PROBLEM:
Output the data exactly, with every line intact.

RAW DATA:

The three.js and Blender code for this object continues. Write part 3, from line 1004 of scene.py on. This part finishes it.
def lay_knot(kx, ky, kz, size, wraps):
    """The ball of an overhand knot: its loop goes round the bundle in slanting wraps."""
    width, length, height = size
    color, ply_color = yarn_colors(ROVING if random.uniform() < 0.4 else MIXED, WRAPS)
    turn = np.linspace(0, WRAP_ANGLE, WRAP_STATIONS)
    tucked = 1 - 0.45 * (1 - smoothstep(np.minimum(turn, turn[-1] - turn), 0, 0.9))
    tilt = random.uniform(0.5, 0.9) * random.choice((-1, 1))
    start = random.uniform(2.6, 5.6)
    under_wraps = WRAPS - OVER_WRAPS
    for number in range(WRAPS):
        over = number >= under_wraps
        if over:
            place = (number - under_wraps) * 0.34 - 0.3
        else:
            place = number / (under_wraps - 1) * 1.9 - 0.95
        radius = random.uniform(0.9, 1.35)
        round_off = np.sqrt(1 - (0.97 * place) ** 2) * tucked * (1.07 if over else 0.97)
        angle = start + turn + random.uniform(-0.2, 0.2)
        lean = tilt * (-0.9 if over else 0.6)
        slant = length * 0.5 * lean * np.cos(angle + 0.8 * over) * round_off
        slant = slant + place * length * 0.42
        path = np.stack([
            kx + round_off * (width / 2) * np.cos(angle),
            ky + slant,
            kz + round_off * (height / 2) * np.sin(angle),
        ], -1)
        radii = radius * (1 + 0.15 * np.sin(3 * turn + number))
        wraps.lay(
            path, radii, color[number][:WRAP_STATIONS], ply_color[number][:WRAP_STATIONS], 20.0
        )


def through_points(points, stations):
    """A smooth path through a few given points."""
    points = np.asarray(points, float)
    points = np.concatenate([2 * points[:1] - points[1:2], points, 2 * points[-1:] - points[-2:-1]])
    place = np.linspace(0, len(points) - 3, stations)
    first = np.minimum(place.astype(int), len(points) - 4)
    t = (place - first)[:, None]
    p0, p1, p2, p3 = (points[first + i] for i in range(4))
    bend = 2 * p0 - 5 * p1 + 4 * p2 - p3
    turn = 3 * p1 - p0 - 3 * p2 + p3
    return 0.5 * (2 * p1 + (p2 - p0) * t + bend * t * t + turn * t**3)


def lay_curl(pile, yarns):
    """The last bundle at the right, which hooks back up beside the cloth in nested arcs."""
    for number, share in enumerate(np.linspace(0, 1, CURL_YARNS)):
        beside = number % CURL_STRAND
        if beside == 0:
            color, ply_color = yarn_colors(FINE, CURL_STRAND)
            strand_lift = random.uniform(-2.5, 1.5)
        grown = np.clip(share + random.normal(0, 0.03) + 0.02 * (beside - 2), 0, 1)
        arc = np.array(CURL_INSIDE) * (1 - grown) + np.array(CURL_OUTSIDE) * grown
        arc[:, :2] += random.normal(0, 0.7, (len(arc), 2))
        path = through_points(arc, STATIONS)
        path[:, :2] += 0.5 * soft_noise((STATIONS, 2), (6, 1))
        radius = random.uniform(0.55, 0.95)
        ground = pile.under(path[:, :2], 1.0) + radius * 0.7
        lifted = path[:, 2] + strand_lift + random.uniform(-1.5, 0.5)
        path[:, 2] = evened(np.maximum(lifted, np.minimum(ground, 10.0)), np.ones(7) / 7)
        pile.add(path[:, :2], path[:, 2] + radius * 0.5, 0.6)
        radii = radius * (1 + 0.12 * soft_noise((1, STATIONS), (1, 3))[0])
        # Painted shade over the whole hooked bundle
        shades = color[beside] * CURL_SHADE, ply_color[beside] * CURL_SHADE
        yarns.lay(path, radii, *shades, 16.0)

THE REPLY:
The three.js and Blender code for this object continues. Write part 3, from line 1004 of scene.py on. This part finishes it.
def lay_knot(kx, ky, kz, size, wraps):
    """The ball of an overhand knot: its loop goes round the bundle in slanting wraps."""
    width, length, height = size
    color, ply_color = yarn_colors(ROVING if random.uniform() < 0.4 else MIXED, WRAPS)
    turn = np.linspace(0, WRAP_ANGLE, WRAP_STATIONS)
    tucked = 1 - 0.45 * (1 - smoothstep(np.minimum(turn, turn[-1] - turn), 0, 0.9))
    tilt = random.uniform(0.5, 0.9) * random.choice((-1, 1))
    start = random.uniform(2.6, 5.6)
    under_wraps = WRAPS - OVER_WRAPS
    for number in range(WRAPS):
        over = number >= under_wraps
        if over:
            place = (number - under_wraps) * 0.34 - 0.3
        else:
            place = number / (under_wraps - 1) * 1.9 - 0.95
        radius = random.uniform(0.9, 1.35)
        round_off = np.sqrt(1 - (0.97 * place) ** 2) * tucked * (1.07 if over else 0.97)
        angle = start + turn + random.uniform(-0.2, 0.2)
        lean = tilt * (-0.9 if over else 0.6)
        slant = length * 0.5 * lean * np.cos(angle + 0.8 * over) * round_off
        slant = slant + place * length * 0.42
        path = np.stack([
            kx + round_off * (width / 2) * np.cos(angle),
            ky + slant,
            kz + round_off * (height / 2) * np.sin(angle),
        ], -1)
        radii = radius * (1 + 0.15 * np.sin(3 * turn + number))
        wraps.lay(
            path, radii, color[number][:WRAP_STATIONS], ply_color[number][:WRAP_STATIONS], 20.0
        )


def through_points(points, stations):
    """A smooth path through a few given points."""
    points = np.asarray(points, float)
    points = np.concatenate([2 * points[:1] - points[1:2], points, 2 * points[-1:] - points[-2:-1]])
    place = np.linspace(0, len(points) - 3, stations)
    first = np.minimum(place.astype(int), len(points) - 4)
    t = (place - first)[:, None]
    p0, p1, p2, p3 = (points[first + i] for i in range(4))
    bend = 2 * p0 - 5 * p1 + 4 * p2 - p3
    turn = 3 * p1 - p0 - 3 * p2 + p3
    return 0.5 * (2 * p1 + (p2 - p0) * t + bend * t * t + turn * t**3)


def lay_curl(pile, yarns):
    """The last bundle at the right, which hooks back up beside the cloth in nested arcs."""
    for number, share in enumerate(np.linspace(0, 1, CURL_YARNS)):
        beside = number % CURL_STRAND
        if beside == 0:
            color, ply_color = yarn_colors(FINE, CURL_STRAND)
            strand_lift = random.uniform(-2.5, 1.5)
        grown = np.clip(share + random.normal(0, 0.03) + 0.02 * (beside - 2), 0, 1)
        arc = np.array(CURL_INSIDE) * (1 - grown) + np.array(CURL_OUTSIDE) * grown
        arc[:, :2] += random.normal(0, 0.7, (len(arc), 2))
        path = through_points(arc, STATIONS)
        path[:, :2] += 0.5 * soft_noise((STATIONS, 2), (6, 1))
        radius = random.uniform(0.55, 0.95)
        ground = pile.under(path[:, :2], 1.0) + radius * 0.7
        lifted = path[:, 2] + strand_lift + random.uniform(-1.5, 0.5)
        path[:, 2] = evened(np.maximum(lifted, np.minimum(ground, 10.0)), np.ones(7) / 7)
        pile.add(path[:, :2], path[:, 2] + radius * 0.5, 0.6)
        radii = radius * (1 + 0.12 * soft_noise((1, STATIONS), (1, 3))[0])
        # Painted shade over the whole hooked bundle
        shades = color[beside] * CURL_SHADE, ply_color[beside] * CURL_SHADE
        yarns.lay(path, radii, *shades, 16.0)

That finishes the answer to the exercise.